Publication details

Genotyping of Campylobacter jejuni and prediction tools of its antimicrobial resistance

Authors

STRAKOVA Nicol MICHOVA Hana SHAGIEVA Ekaterina OVESNÁ Petra KARPÍŠKOVÁ Renata DEMNEROVA Katerina

Year of publication 2024
Type Article in Periodical
Magazine / Source Folia microbiologica
MU Faculty or unit

Faculty of Medicine

Citation STRAKOVA, Nicol, Hana MICHOVA, Ekaterina SHAGIEVA, Petra OVESNÁ, Renata KARPÍŠKOVÁ and Katerina DEMNEROVA. Genotyping of Campylobacter jejuni and prediction tools of its antimicrobial resistance. Folia microbiologica.
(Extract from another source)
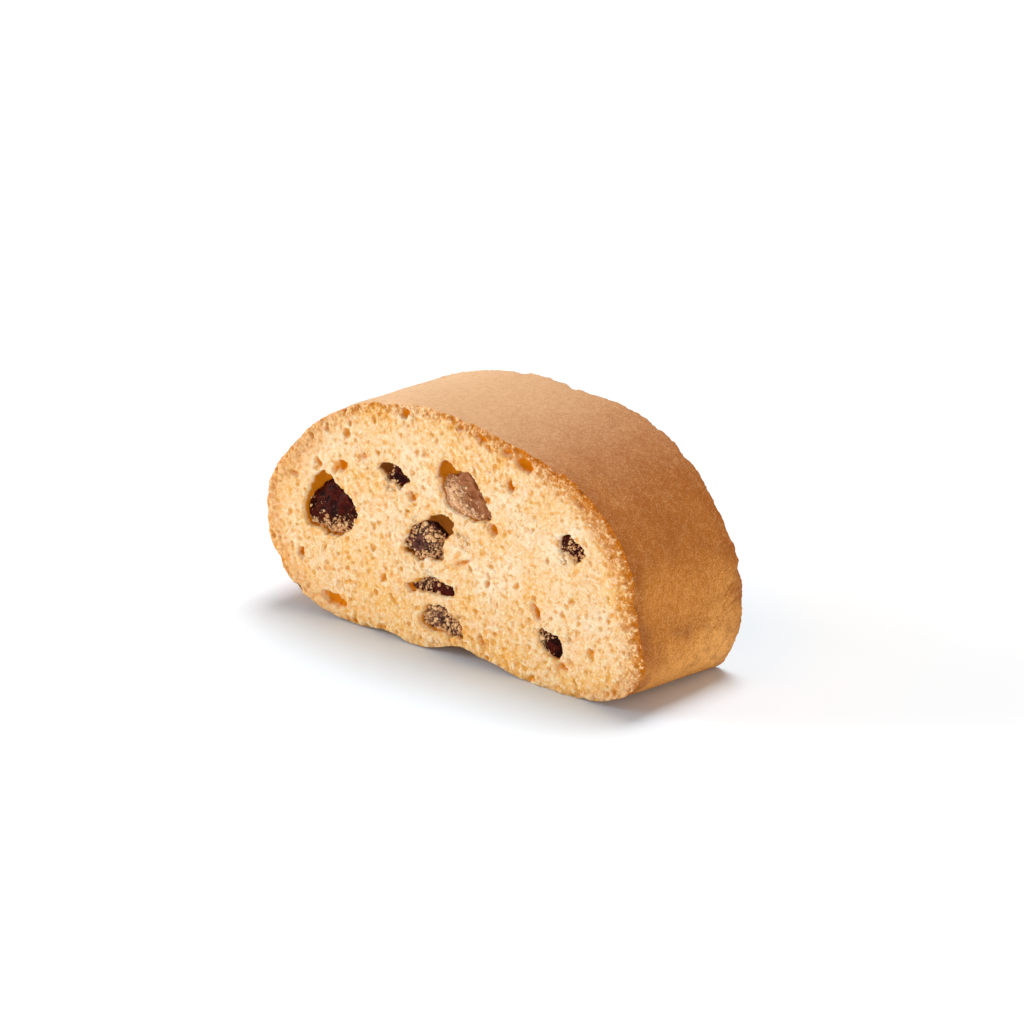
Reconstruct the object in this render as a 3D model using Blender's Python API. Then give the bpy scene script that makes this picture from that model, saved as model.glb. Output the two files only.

Praha: Mikrobiologický ústav Praha AV ČR, 2024, vol. 69, No 1, p. 207-219. ISSN 0015-5632. Available from: https://dx.doi.org/10.1007/s12223-023-01093-5.
web https://link.springer.com/article/10.1007/s12223-023-01093-5
Doi http://dx.doi.org/10.1007/s12223-023-01093-5
Keywords cgMLST; MLST; mP-BIT; PFGE; Antimicrobial resistance; ResFinder; RGI
Description Although Campylobacter jejuni is the pathogen responsible for the most common foodborne illness, tracing of the infection source remains challenging due to its highly variable genome. Therefore, one of the aim of the study was to compare three genotyping methods (MLST, PFGE, and mP-BIT) to determine the most effective genotyping tool. C. jejuni strains were divided into 4 clusters based on strain similarity in the cgMLST dendrogram. Subsequently, the dendrograms of the 3 tested methods were compared to determine the accuracy of each method compared to the reference cgMLST method. Moreover, a cost-benefit analysis has showed that MLST had the highest inverse discrimination index (97%) and required less workflow, time, fewer consumables, and low bacterial sample quantity. PFGE was shown to be obsolete both because of its low discriminatory power and the complexity of the procedure. Similarly, mP-BIT showed low separation results, which was compensated by its high availability. Therefore, our data showed that MLST is the optimal tool for genotyping C. jejuni. Another aim was to compare the antimicrobial resistance to ciprofloxacin, erythromycin, and tetracycline in C. jejuni strains isolated from human, water, air, food, and animal samples by two gene sequence-based prediction methods and to compare them with the actual susceptibility of C. jejuni strains using the disc diffusion method. Both tools, ResFinder and RGI, synchronously predict the antimicrobial susceptibility of C. jejuni and either can be used.